The most inferior margin of the mandibular foramen was utilized as a reference point in ankylosed patients and normal subjects, being stable and not affected by limitation of jaw movement induced by ankylosis, this opinion is concordant with findings of Alves et al. [27], Valente et al. [18], Yu et al. [35] and Nicholson [12]. In other study the tip of lingula was used as a reference point for location of MF. This view has its limitations; it was not used in the present study, as the shape and size of lingula is affected by limitation of jaw movement. The alternative is the use of the inferior margin of the mandibular foramen, where no muscle attachment or tendon exists, so it will be more reliable than the tip of the lingula.

The current research support the view of shortening of mandibular ramus in TMJ ankylosis (particularly in its lower half) i.e. from mandibular foramen towards the lower border of the ramus [47-50]. The downward translation of the mandible is prohibited by prolonged isometric contraction of pterygomasseteric sling. This continuous contraction impedes bone formation in the lower portion of ramus. The temporalis muscle also had spastic contraction that lead to pulling of the coronoid process bone formation and consequently lead to elongation (elongation of the distance between the MF and coronoid process). These changes could be responsible for translocation of mandibular foramen.

The present study showed that, the lower half of ramus was shorter by 2.86 mm (11.97%) in ankylosed patients when compared with normal subjects.

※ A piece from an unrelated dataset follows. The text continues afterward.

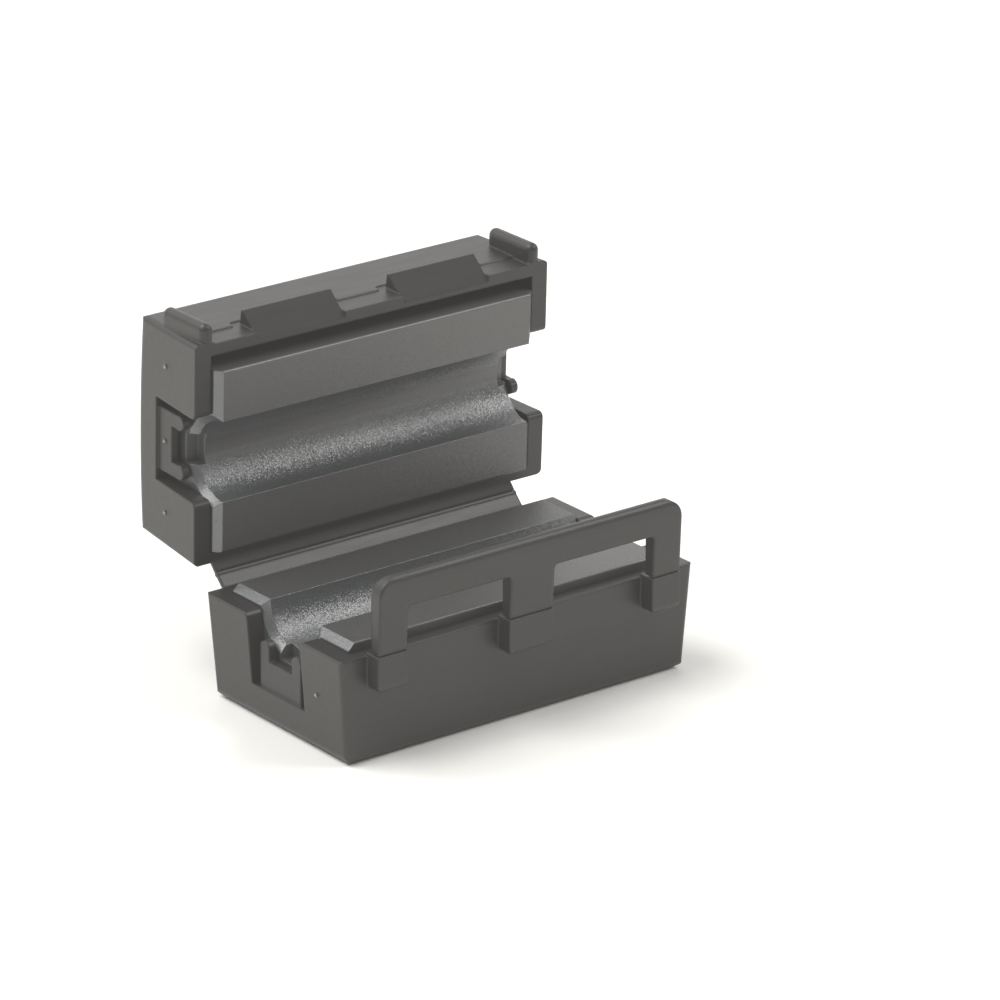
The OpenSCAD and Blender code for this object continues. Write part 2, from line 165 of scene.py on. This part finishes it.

Upper half of ramus of ankylosed patients was longer when compared with normal subjects due to extension of ankylosing bony mass to the sigmoid notch, but the difference was statistically insignificant. So the mandibular foramen (MF) in ankylosed patient dose not occupy mid-vertical distance as normal subject, this could be explained on the light of marked significant decrease in the height of lower portion of ramus below mandibular foramen. This means that mandibular foramen moves toward the lower portion in case of TMJ ankylosis.

The results of this study direct the attention towards increased difficulty in creating gap at the most constricted point of ankylosing bony mass. This fact represented by significant decrease of AC line (height to most inferior point of ankylosed bony mass) in recurrent ankylosis. In such cases there is increasing risk of endangering of the neurovascular bundle related to mandibular foramen. While creating a gap at higher level may carry the risk of jeopardizing the major vessels closely related to the base of temporal bone. So it is recommended in such cases where mandibular foramen gets very close to ankylosing bony mass to release the jaw by inter-positional arthroplasty instead of gap arthroplasty.

Length of coronoid process (AB line) in cases of longer duration was significantly increased when compared with normal subjects and cases below 10 years duration. This means that there is elongation of coronoid process in cases only with longer duration. The elongated coronoid process was a radiographic characteristic of ankylosis previously discussed by many authors [47-50]. The result of the present study will help in surgical management of TMJ ankylosis as indicate coronoidectomy or coronoidetomy in all cases of longer duration.